→ Exercise brief: Give the number of lines below that contain "else", with no other output.

--- Begin Data entries ---

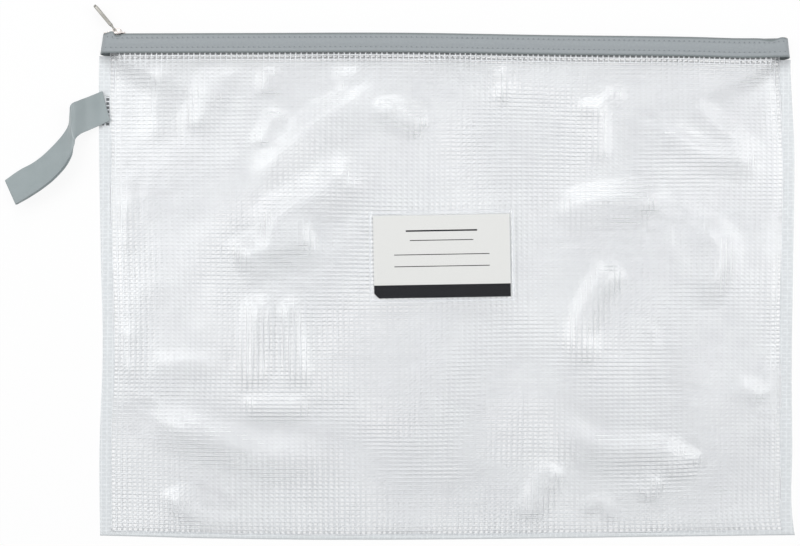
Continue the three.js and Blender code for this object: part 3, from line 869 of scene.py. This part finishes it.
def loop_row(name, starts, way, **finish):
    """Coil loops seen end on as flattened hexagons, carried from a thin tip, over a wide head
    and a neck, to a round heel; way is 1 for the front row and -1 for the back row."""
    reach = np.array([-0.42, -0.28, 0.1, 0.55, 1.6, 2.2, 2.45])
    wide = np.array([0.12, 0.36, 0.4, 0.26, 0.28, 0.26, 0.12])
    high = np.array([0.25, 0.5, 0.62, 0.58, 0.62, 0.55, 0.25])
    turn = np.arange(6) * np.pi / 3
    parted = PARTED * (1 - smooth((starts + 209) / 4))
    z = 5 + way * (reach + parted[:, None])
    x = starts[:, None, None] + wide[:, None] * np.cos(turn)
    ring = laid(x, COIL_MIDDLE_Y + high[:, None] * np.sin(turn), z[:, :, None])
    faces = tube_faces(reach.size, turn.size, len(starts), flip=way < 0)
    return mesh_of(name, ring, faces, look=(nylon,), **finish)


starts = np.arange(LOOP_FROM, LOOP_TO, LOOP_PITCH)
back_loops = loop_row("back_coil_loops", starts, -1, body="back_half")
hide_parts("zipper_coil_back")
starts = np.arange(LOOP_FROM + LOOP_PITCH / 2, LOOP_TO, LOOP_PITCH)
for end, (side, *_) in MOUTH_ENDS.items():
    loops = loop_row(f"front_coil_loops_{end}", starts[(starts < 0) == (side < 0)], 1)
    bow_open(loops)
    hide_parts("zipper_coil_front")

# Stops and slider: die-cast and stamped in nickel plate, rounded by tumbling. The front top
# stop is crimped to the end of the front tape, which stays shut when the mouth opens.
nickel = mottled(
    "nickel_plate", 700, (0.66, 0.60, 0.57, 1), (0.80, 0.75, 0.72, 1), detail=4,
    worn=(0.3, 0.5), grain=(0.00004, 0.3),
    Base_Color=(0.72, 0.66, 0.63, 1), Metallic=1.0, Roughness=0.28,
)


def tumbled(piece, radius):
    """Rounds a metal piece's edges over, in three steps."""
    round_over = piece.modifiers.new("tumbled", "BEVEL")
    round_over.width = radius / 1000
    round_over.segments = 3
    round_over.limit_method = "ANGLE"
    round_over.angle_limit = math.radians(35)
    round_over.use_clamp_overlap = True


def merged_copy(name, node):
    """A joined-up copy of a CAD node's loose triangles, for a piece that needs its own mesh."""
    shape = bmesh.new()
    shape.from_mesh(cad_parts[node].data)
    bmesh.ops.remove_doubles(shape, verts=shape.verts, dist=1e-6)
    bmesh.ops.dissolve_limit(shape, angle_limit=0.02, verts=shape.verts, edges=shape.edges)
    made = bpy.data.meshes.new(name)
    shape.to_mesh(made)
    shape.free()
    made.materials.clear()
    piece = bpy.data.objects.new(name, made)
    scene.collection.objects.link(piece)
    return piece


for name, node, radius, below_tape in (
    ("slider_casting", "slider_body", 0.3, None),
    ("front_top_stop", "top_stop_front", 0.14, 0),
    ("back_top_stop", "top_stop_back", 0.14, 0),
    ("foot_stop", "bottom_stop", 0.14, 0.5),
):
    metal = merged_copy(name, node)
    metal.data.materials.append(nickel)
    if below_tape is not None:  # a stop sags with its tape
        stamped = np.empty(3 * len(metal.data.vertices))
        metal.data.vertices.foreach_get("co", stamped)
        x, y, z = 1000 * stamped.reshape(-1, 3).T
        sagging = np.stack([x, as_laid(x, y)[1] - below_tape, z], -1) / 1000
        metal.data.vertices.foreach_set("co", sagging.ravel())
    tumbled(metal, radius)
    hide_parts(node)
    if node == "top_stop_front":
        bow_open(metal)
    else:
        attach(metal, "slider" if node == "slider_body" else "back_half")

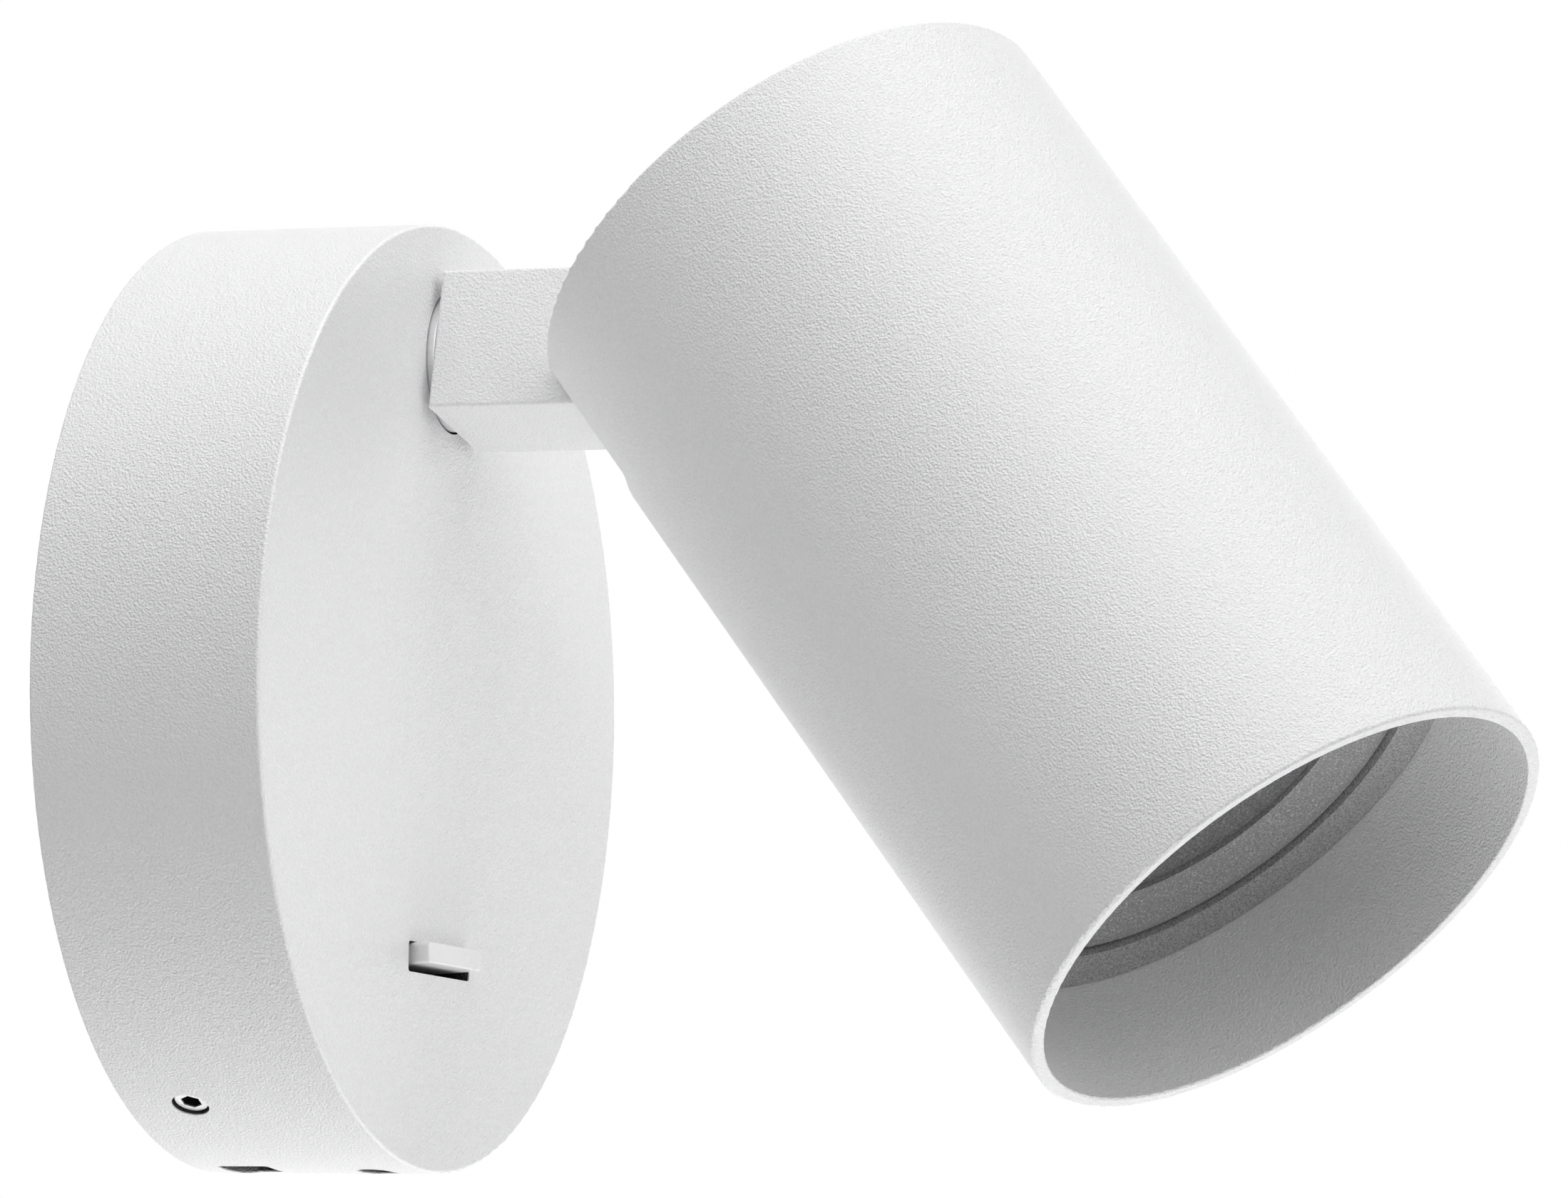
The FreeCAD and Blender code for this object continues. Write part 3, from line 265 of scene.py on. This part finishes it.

--- End Data entries ---

→ Reply to the task: 2